DIRECTIVE » Take the records underneath and set them down exactly.

━━━ TASK INPUT

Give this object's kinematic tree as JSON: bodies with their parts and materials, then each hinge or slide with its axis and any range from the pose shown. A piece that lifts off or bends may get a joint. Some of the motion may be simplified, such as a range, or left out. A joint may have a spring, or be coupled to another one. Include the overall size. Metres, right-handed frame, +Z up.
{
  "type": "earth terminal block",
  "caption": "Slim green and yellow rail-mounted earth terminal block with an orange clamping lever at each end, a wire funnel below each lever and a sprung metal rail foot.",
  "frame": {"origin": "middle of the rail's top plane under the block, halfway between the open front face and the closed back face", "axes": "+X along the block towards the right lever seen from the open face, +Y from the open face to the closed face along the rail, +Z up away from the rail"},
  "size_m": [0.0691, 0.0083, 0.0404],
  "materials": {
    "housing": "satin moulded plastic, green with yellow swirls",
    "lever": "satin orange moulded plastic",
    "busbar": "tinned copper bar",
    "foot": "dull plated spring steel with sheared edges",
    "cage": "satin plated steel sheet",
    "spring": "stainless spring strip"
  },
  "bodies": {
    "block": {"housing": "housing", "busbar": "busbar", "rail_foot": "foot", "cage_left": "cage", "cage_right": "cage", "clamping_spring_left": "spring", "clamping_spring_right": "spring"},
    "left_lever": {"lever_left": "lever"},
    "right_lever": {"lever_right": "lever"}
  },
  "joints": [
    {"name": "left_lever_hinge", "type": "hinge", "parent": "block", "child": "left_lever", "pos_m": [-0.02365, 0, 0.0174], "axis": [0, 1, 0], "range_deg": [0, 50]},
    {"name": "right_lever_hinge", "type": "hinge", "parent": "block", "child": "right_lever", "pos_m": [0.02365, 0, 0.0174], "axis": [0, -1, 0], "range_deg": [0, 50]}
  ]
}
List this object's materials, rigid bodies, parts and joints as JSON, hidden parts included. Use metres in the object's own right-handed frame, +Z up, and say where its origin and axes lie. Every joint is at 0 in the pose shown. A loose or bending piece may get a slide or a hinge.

━━━━━━

EXERCISE ANSWER »
Give this object's kinematic tree as JSON: bodies with their parts and materials, then each hinge or slide with its axis and any range from the pose shown. A piece that lifts off or bends may get a joint. Some of the motion may be simplified, such as a range, or left out. A joint may have a spring, or be coupled to another one. Include the overall size. Metres, right-handed frame, +Z up.
{
  "type": "earth terminal block",
  "caption": "Slim green and yellow rail-mounted earth terminal block with an orange clamping lever at each end, a wire funnel below each lever and a sprung metal rail foot.",
  "frame": {"origin": "middle of the rail's top plane under the block, halfway between the open front face and the closed back face", "axes": "+X along the block towards the right lever seen from the open face, +Y from the open face to the closed face along the rail, +Z up away from the rail"},
  "size_m": [0.0691, 0.0083, 0.0404],
  "materials": {
    "housing": "satin moulded plastic, green with yellow swirls",
    "lever": "satin orange moulded plastic",
    "busbar": "tinned copper bar",
    "foot": "dull plated spring steel with sheared edges",
    "cage": "satin plated steel sheet",
    "spring": "stainless spring strip"
  },
  "bodies": {
    "block": {"housing": "housing", "busbar": "busbar", "rail_foot": "foot", "cage_left": "cage", "cage_right": "cage", "clamping_spring_left": "spring", "clamping_spring_right": "spring"},
    "left_lever": {"lever_left": "lever"},
    "right_lever": {"lever_right": "lever"}
  },
  "joints": [
    {"name": "left_lever_hinge", "type": "hinge", "parent": "block", "child": "left_lever", "pos_m": [-0.02365, 0, 0.0174], "axis": [0, 1, 0], "range_deg": [0, 50]},
    {"name": "right_lever_hinge", "type": "hinge", "parent": "block", "child": "right_lever", "pos_m": [0.02365, 0, 0.0174], "axis": [0, -1, 0], "range_deg": [0, 50]}
  ]
}
List this object's materials, rigid bodies, parts and joints as JSON, hidden parts included. Use metres in the object's own right-handed frame, +Z up, and say where its origin and axes lie. Every joint is at 0 in the pose shown. A loose or bending piece may get a slide or a hinge.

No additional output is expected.